The number of white men on the list of highly paid civil servants ranges across government: from 74 per cent in the Cabinet Office to 82 per cent in the Department for Transport, and 59 per cent in the Department of Health. All seven Foreign Office positions, and 11 of the 12 listed Treasury posts, were also held by white men. Seventy-one per cent of the positions held at permanent secretary rank, the highest in the civil service, were similarly held by them.

This is the sort of proportion that also holds across political life on Twitter, according to our analysis. Among the political elite, seven of the ten chairs around the table, so to speak, tend to be held by white men.

One might argue that any analysis of Twitter followings is ephemeral and irrelevant. The preferences of Boris Johnson’s Twitter, for instance, are arguably meaningless: he will not run the account. The Prime Minister is far more likely to be informed by his No 10 team, his cabinet, his party, the civil service and the media. But his Twitter feed is a window into all of those worlds. Johnson’s account reflects a real-world power structure, meaningful as a mirror to society.

This link, between the online world and the actual one, is evident when you compare Johnson’s list to Starmer’s. Of the accounts the Labour leader follows, 56 per cent are white men, 33 per cent white women, 5.5 per cent BAME men, and 5.5 per cent BAME women. The gulf between white men and BAME women in Starmer’s timeline is ten-fold. It is 30-fold for Johnson.

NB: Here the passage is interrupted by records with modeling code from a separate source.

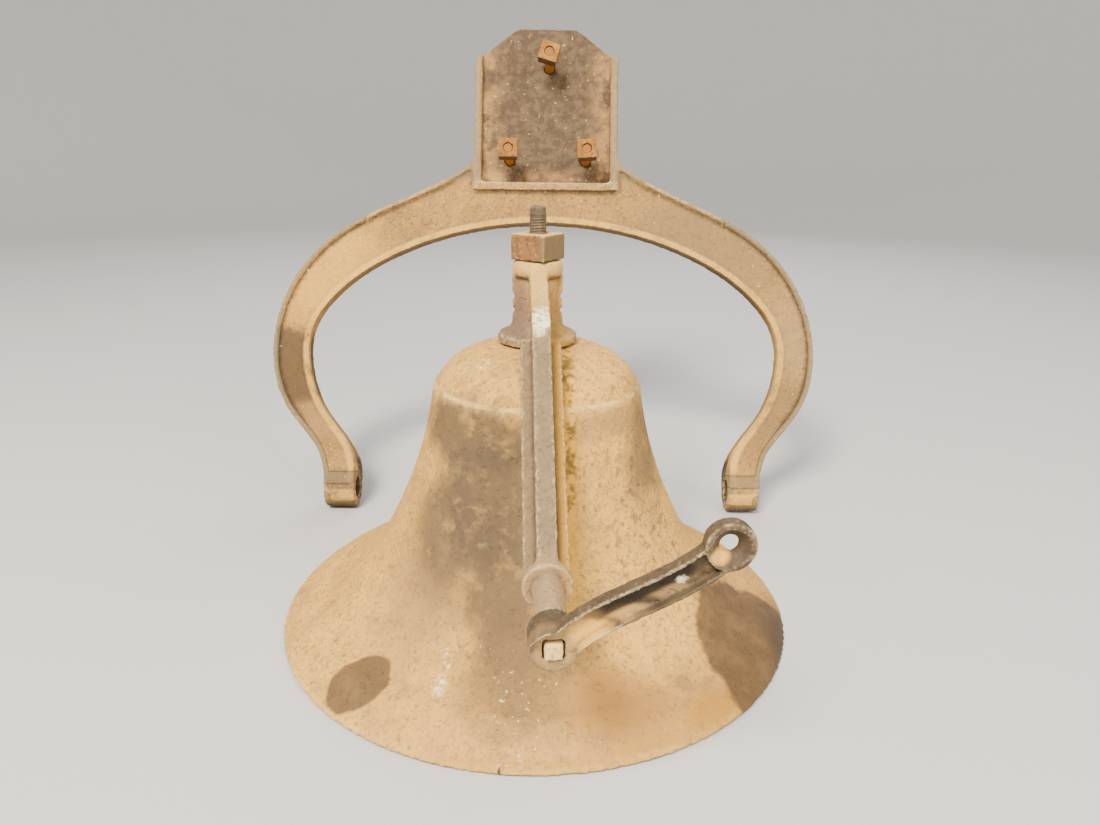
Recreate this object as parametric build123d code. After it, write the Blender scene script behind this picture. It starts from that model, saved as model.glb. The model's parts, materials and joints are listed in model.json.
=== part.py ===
"""Yard dinner bell, taken down: the bell stands on its mouth under its yoke, and the hanger leans behind it.

Millimetres, +Z up. The origin is the centre of the bell's mouth, on the surface that it stands on.
The yoke's crank side faces -Y. The hanger stands on its two bearing feet and leans back towards +Y.
"""

from build123d import *
import os

# --- bell ---------------------------------------------------------------------------------------
MOUTH_R = 196.85  # 15 1/2 inch mouth
CROWN_Z = 217.5  # seat of the yoke's foot
CROWN_UNDERSIDE_Z = 207.5
SHOULDER = (76.9, 188.2)  # outside crease between dome and waist
BOW = (167.8, 21.6)  # start of the raised sound bow
LIP = (195.2, 4.2)  # where the bow meets the rounded rim

# --- centre bolt, its nut and the clapper -------------------------------------------------------
STUD_R = 6.3  # half inch bolt
STUD_CLEARANCE = 0.4
STUD_TOP = 314.0
THREAD_PITCH, THREAD_DEPTH = 1.95, 0.75
THREAD_RUNOUT = 7.0  # plain end above the thread
NUT_SIDE, NUT_HEIGHT = 28.5, 19.0
NUT_TURN = 57.5  # degrees about Z
NUT_BORE_CLEARANCE = 0.05
FORK_W, FORK_D = 24.0, 25.0
FORK_SLOT = 9.2
FORK_TOP = 203.0
WASHER_R, WASHER_T = 17.0, 4.4
PIVOT_Z = 187.0  # the clapper's pivot
CLAPPER_LENGTH = 156.0  # from the pivot to the ball's centre
BALL_R = 22.0
BALL_COLLAR_R = 9.0
CLAPPER_ROD_R = 5.2
CLAPPER_EYE_R, CLAPPER_EYE_T = 11.0, 8.4
PIN_R, PIN_CLEARANCE = 4.0, 0.05
PIN_HEAD_R, PIN_HEAD_T = 7.0, 2.5
PIN_END = 18.0
COTTER_R, COTTER_Y = 1.1, 15.2

# --- yoke ---------------------------------------------------------------------------------------
YOKE_TURN = 3.2  # degrees about Z
YOKE_TOP = 277.0
YOKE_BORE_R = 6.9
TRUNNION_Z = 117.5  # height of the axis that the bell swings on
JOURNAL_R = 9.4
JOURNAL_END, REAR_JOURNAL_END = 217.0, 214.0  # from the bell's axis
COLLAR_R = 15.2
COLLAR_FROM, COLLAR_TO = 171.0, 179.0
SQUARE_SIDE, SQUARE_END = 10.4, 241.5
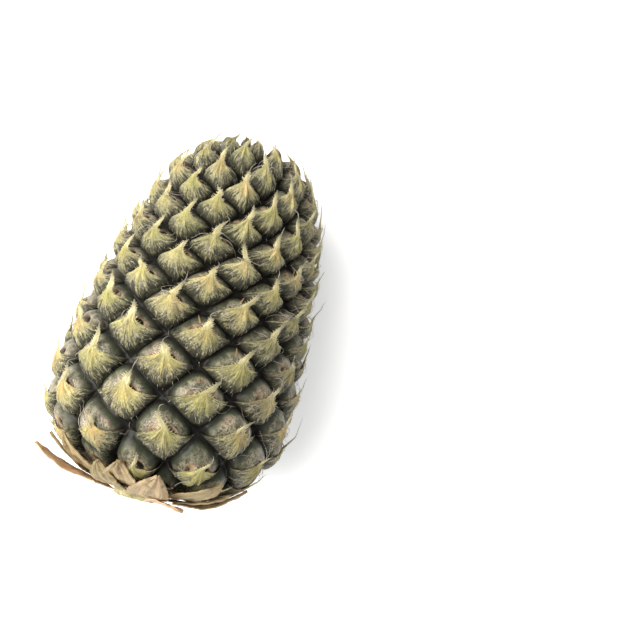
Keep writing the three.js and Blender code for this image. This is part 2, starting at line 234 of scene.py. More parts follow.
def makeFibres(name, path, look, finish, radius=None, marks=None):
    # Closed three-sided tubes about paths of shape (..., steps, 3), a radius and marks at each step.
    steps = path.shape[:-1]
    if radius is None:
        radius = look["radius"] * (1 - look["taper"] * np.linspace(0, 1, steps[-1]))
    radius, *values = (
        np.broadcast_to(value, steps).reshape(-1, steps[-1], 1) for value in (radius, *(marks or {}).values())
    )
    path = path.reshape(*radius.shape[:2], 3)
    ahead = np.gradient(path, axis=1)
    ahead /= np.linalg.norm(ahead, axis=-1, keepdims=True) + 1e-9
    across = np.cross(ahead, path - middle)
    across /= np.linalg.norm(across, axis=-1, keepdims=True) + 1e-9
    over = np.cross(across, ahead)
    corner = np.arange(3)[:, None] * turn / 3
    ring = across[..., None, :] * np.cos(corner) + over[..., None, :] * np.sin(corner)
    points = path[..., None, :] + ring * radius[..., None]
    index = np.arange(radius.size * 3).reshape(*radius.shape[:2], 3)
    walls = quads(np.concatenate([index, index[..., :1]], -1))
    ends = np.concatenate([index[:, 0, ::-1], index[:, -1]])
    makePiece(name, points, [walls, ends], finish, marks=dict(zip(marks or {}, values)))


class Wire:  # one output socket of a node tree; arithmetic on wires adds Math nodes
    def __init__(self, tree, socket=None):
        self.tree, self.socket = tree, socket

    def make(self, kind, settings=None, inputs=None, out=0):
        node = self.tree.nodes.new("ShaderNode" + kind)
        for key, value in (settings or {}).items():
            if key == "stops":
                ramp = node.color_ramp
                ramp.elements.remove(ramp.elements[-1])
                for i, (place, colour) in enumerate(value):
                    stop = ramp.elements[0] if i == 0 else ramp.elements.new(place)
                    stop.position, stop.color = place, (*colour, 1)
            else:
                setattr(node, key, value)
        for key, value in (inputs or {}).items():
            if isinstance(value, Wire):
                self.tree.links.new(value.socket, node.inputs[key])
            else:
                node.inputs[key].default_value = value
        return Wire(self.tree, node.outputs[out])

    def math(self, operation, *values):
        return self.make("Math", {"operation": operation}, dict(enumerate(values)))

    def __add__(self, other):
        return self.math("ADD", self, other)

    def __sub__(self, other):
        return self.math("SUBTRACT", self, other)

    def __rsub__(self, other):
        return self.math("SUBTRACT", other, self)

    def __mul__(self, other):
        return self.math("MULTIPLY", self, other)

    __radd__, __rmul__ = __add__, __mul__

    def ramp(self, low, high):  # 0 below low, 1 above high, an S between them
        settings = {"interpolation_type": "SMOOTHSTEP"}
        return self.make("MapRange", settings, {"Value": self, "From Min": low, "From Max": high})

    def colours(self, *stops):
        return self.make("ValToRGB", {"stops": stops}, {"Fac": self})

    def blend(self, under, over):  # over where this is 1, under where it is 0
        colours = [value if isinstance(value, Wire) else (*value, 1) for value in (under, over)]
        return self.make("Mix", {"data_type": "RGBA"}, {0: self, 6: colours[0], 7: colours[1]}, 2)

    def speckle(self, scale, detail=3, rough=0.6, along=None):  # noise on object coordinates, or on a vector
        along = along or self.make("TexCoord", out=3)
        inputs = {"Vector": along, "Scale": scale, "Detail": detail, "Roughness": rough}
        return self.make("TexNoise", None, inputs)

    def streaks(self, side, sideways, along, lengthwise, seed, detail=3):  # noise drawn out along the grain
        place = self.make("CombineXYZ", None, {0: side * sideways, 1: along * lengthwise, 2: seed})
        return self.speckle(1, detail, 0.6, place)

    def mark(self, name):
        return self.make("Attribute", {"attribute_name": name}, out=2)

    def grain(self):  # the two directions of the piece's own UV map
        across = self.make("SeparateXYZ", None, {0: self.make("UVMap", {"uv_map": "grain"})})
        return across, Wire(self.tree, across.socket.node.outputs[1])


def newFinish(name, roughness, **constants):  # a material's wires, and a call that ends it
    finish = bpy.data.materials.new(name)
    finish.use_nodes = True
    shader = finish.node_tree.nodes["Principled BSDF"]
    shader.inputs["Roughness"].default_value = roughness
    for key, value in constants.items():
        shader.inputs[key.replace("_", " ")].default_value = value
    wires = Wire(finish.node_tree)

    def close(colour, height, distance, strength=1.0, rough=None, coat=None):
        bump = wires.make("Bump", None, {"Height": height, "Distance": distance, "Strength": strength})
        wired = {"Normal": bump, "Base Color": colour, "Roughness": rough, "Coat Weight": coat}
        for name, wire in wired.items():
            if wire:
                wires.tree.links.new(wire.socket, shader.inputs[name])
        return finish

    return wires, close


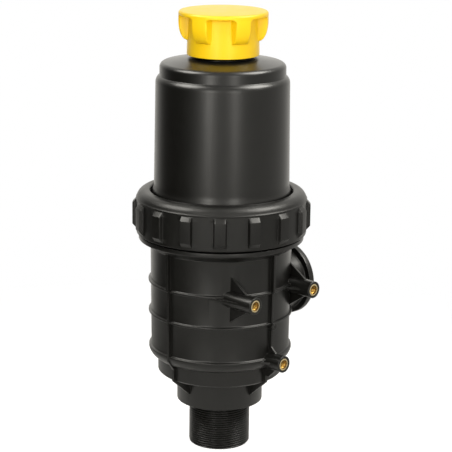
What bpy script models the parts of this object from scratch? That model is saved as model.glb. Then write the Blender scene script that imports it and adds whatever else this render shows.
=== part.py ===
"""A column-shaped suction filter for liquids, standing on its threaded lower port.

The lower body carries the threaded port, the side port, three mounting bosses and stiffening ribs. The top
cover is clamped to it by a ring nut. The yellow control knob screws on the cover's neck: it lifts a shut-off
plug through a long stem, and turns two wiper blades that clean the filter mesh.
Sizes are in metres. All heights are measured up from the end face of the threaded port.
"""

from math import asin, cos, degrees, pi, radians, sin, tan

import bmesh
import bpy
from mathutils import Matrix, Vector

MM = 0.001
CLEAR = 0.3 * MM

# Facets round a full turn
WIDE_STEPS = 36
NUT_STEPS = 48
INNER_STEPS = 24
SMALL_STEPS = 18
PIN_STEPS = 8
SHARP_ANGLE = radians(35)

# Threaded port, a male G 2 pipe thread
PIPE_R = 59.614 / 2 * MM
PIPE_PITCH = 25.4 / 11 * MM
NIPPLE_LENGTH = 45 * MM
NIPPLE_WALL = 6.3 * MM
THREAD_CHAMFER = 1.5 * MM

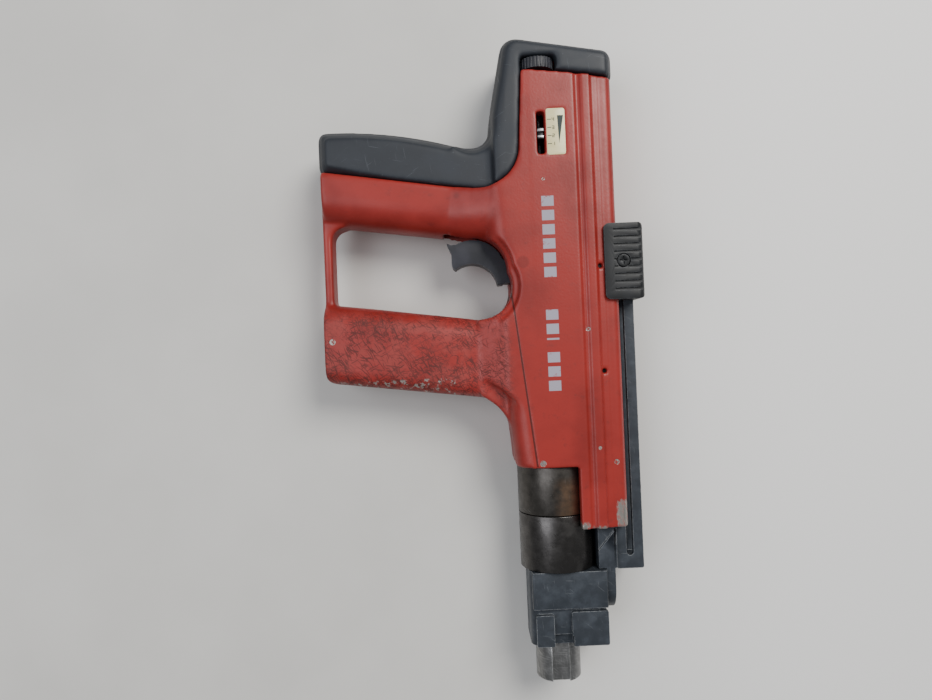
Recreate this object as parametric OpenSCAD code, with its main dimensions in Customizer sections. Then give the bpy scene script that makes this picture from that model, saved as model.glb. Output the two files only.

Starmer’s list is still notably unrepresentative of Britain – nationally there are around six times as many white men as BAME women – but Starmer’s timeline is relatively diverse, for which he can credit the party he leads.

His list is primarily more diverse because it includes more white women than Johnson’s, rather than because he follows many more people from a BAME background. He likely follows more women because his party is far better at electing women than the Conservatives. Of the 110 women that Starmer followed when this analysis was carried out (he has since followed and unfollowed a handful of accounts), 53 are current or former MPs. 

Starmer is benefiting from a conscious policy effort made by the Labour Party over the past 25 years: all-women shortlists. That policy, of reserving certain seats for female candidates, is a key reason why a majority of Labour’s MPs are now women. (Prior to the policy, enacted ahead of the 1997 general election, only 14 per cent of Labour’s MPs were female.)

The problem for Britain’s public-sector elite, and the Twitter accounts of its media class, is how closely they both reflect the archaic balance of Johnson’s Tory party, rather than the diversity of Labour’s parliamentary ranks. Both the civil service and the media may need their own set of shortlists.

It is also not just a question of who is followed, but who is retweeted. New Statesman analysis of 15 popular journalists on Twitter, most of them white men, and many of them left-leaning liberals, found that all the accounts overwhelmingly retweeted white men. White men made up seven or eight of the ten most retweeted accounts among these leading journalists. 

The same holds largely true for female journalists, whether they are white or BAME, right-wing or left-wing. People are, in other words, unlikely to be making a conscious choice. They are simply amplifying those who have standing and access. This system is self-perpetuating.

I put the data to Salma Shah, who served as Sajid Javid’s senior special adviser while he was Home Secretary from 2018 to 2019. “The structural bias of the old order,” she said, “seems very much intact.”

A BAME journalist who works at a national newspaper thought that the data was “grim”. “If the people making the big decisions, whether in politics or the media, only get their news and commentary from a certain type of person,” the journalist said, “then they can’t represent modern British societies.”